While the majority of these imports come from Asian countries that aren’t imposing sanctions, Russia would still be left in the dark on high-end chips or homegrown chips. Taiwan produces most of the world’s cutting-edge semiconductors, with the rest produced in South Korea, data from Washington, D.C.-based trade group Semiconductor Industry Association showed. South Korea also dominates in memory chips, while Japan is a stronghold of semiconductor materials and manufacturing tools, both crucial for chip building.
Taiwan Semiconductor Manufacturing Co.
, the world’s biggest contract chip maker, said it is committed to complying with the new export-control rules. South Korea’s
Samsung Electronics Co.
, a leading memory-chip maker and an electronics producer, said this month it has suspended shipment of all its products to Russia because of geopolitical developments and is monitoring the situation to determine its next steps.
Russia’s chip-building technology lags behind that of industry leader TSMC by more than 15 years, said Western semiconductor-industry executives who have studied the state of Russia’s industry. The country’s leading chip maker, Mikron Group, has said it is the only local company capable of mass producing semiconductors with 65-nanometer circuitries—a technology introduced to the industry for mass production around 2006.
Mikron
didn’t respond to a request for comment.
Some of the leading Russian-designed chips are assembled by TSMC. Russia could lose access to some of these chips, though it couldn’t be determined whether these chips would be hit by sanctions.
The latest Baikal microprocessors, widely used in many Russia-made computers and servers, are built by TSMC, according to Baikal Electronics JSC, a Russian company that designs the chips. Certain latest Elbrus microprocessors, designed by the Moscow Center of SPARC Technologies, were slated to be manufactured by TSMC, documents from the Russian company showed.
TSMC declined to comment beyond its statement on the sanctions. Baikal and MCST didn’t respond to requests for comments.
The international tech sanctions are in effect immediately, though their impact will take months, potentially years, to be felt across Russia’s strategic industries, analysts said.
One such area is arms sales, an important source of both geopolitical influence and revenue for the state, said Samuel Bendett, a research analyst with the Center for Naval Analyses, a federally funded defense-research institute based in Virginia.
Russia is the world’s second-largest arms exporter after the U.S., with Russia-made weaponry including advanced air-defense systems, radar and missiles accounting for roughly 20% of global arms sales, according to the U.S. Congressional Research Service.
Semiconductors that go into military applications are developed with specialized materials and circuit designs enabling them to withstand radiation while maintaining performance, according to the U.S. Defense Department.
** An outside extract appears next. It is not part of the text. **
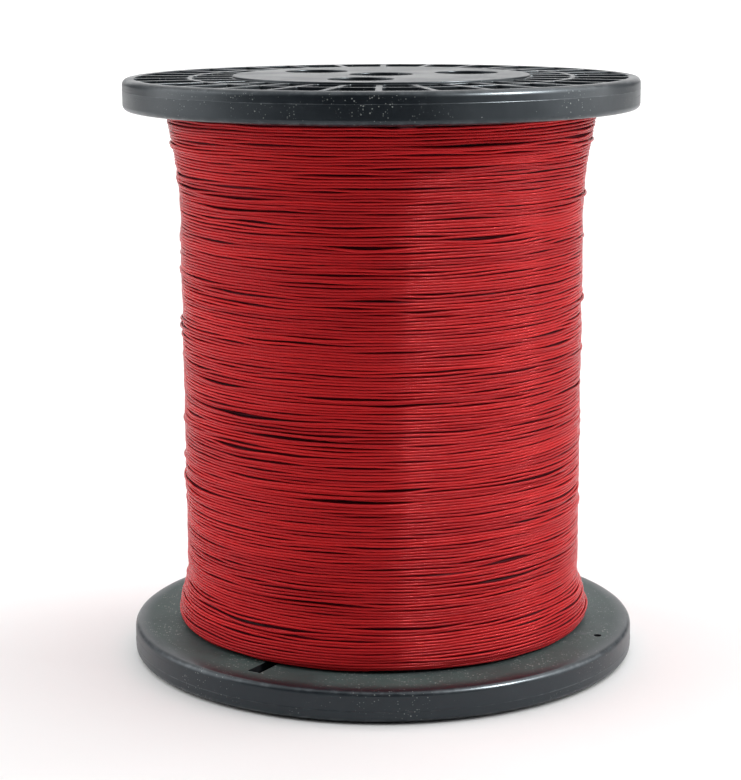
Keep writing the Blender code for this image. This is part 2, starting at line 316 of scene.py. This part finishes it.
def barrel_plastic():
    """Extruded dark grey plastic with fine lines along the tube."""
    recipe = Recipe("barrel_plastic")
    lines = recipe.noise(recipe.place((900.0, 900.0, 6.0)), 1.0, detail=3.0)
    mottle = recipe.noise(recipe.place(), 40.0, detail=3.0)
    colour = recipe.blend(mottle, (0.012, 0.013, 0.014, 1.0), (0.030, 0.032, 0.034, 1.0))
    recipe.set(recipe.shader, {"Base Color": colour,
                               "Roughness": recipe.ramp(lines, 0.3, 0.7, 0.42, 0.58),
                               "Normal": recipe.bump(lines, 0.03 * MM)})
    return recipe.material


def zinc_steel():
    """Zinc-plated steel with a faint yellowish bloom and turned marks."""
    recipe = Recipe("zinc_steel")
    here = recipe.place()
    bloom = recipe.noise(here, 320.0, detail=4.0)
    marks = recipe.noise(recipe.place((300.0, 300.0, 4000.0)), 1.0, detail=2.0)
    colour = recipe.blend(bloom, (0.52, 0.53, 0.55, 1.0), (0.66, 0.64, 0.58, 1.0))
    recipe.set(recipe.shader, {"Base Color": colour, "Metallic": 1.0,
                               "Roughness": recipe.ramp(bloom, 0.3, 0.7, 0.24, 0.42),
                               "Normal": recipe.bump(marks, 0.02 * MM)})
    return recipe.material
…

Improving such aspects is critical for next-generation weapons.
In addition, artificial intelligence, high-speed 5G internet service and robotics—technologies partly driven by advanced chips—have become priorities for Russia’s leadership in recent years as it looks to modernize and diversify its economy. Russia’s tech ambitions would hit a snag without the high-end chips, said
Kevin Wolf,
a former Commerce Department official who now advises companies on export controls at law firm Akin Gump Strauss Hauer & Feld LLP.
The tech sanctions largely exclude consumer tech products. It is unlikely Russia would carve out chips from consumer devices like smartphones and repurpose them for weapons, given the costs and technical difficulties, said James Lewis, senior vice president at the Center for Strategic and International Studies, a Washington, D.C.-based think tank.
China is Russia’s strategic partner, and some Chinese chip makers could replace suppliers of capacitors and transistors, Mr. Lewis said. However, Chinese chip makers aren’t able to mass produce the industry’s cutting-edge chips, lagging behind in technology.
And even for the older-technology chips, Chinese companies may not be in a position to step up, reluctant to risk escalating tensions with the U.S., said Mr. Rafferty, of the Economist Intelligence Unit.
“Should companies take steps to evade these controls, they run the real risk of being cut off from access to U.S. technologies,” a spokesperson for the Commerce Department said.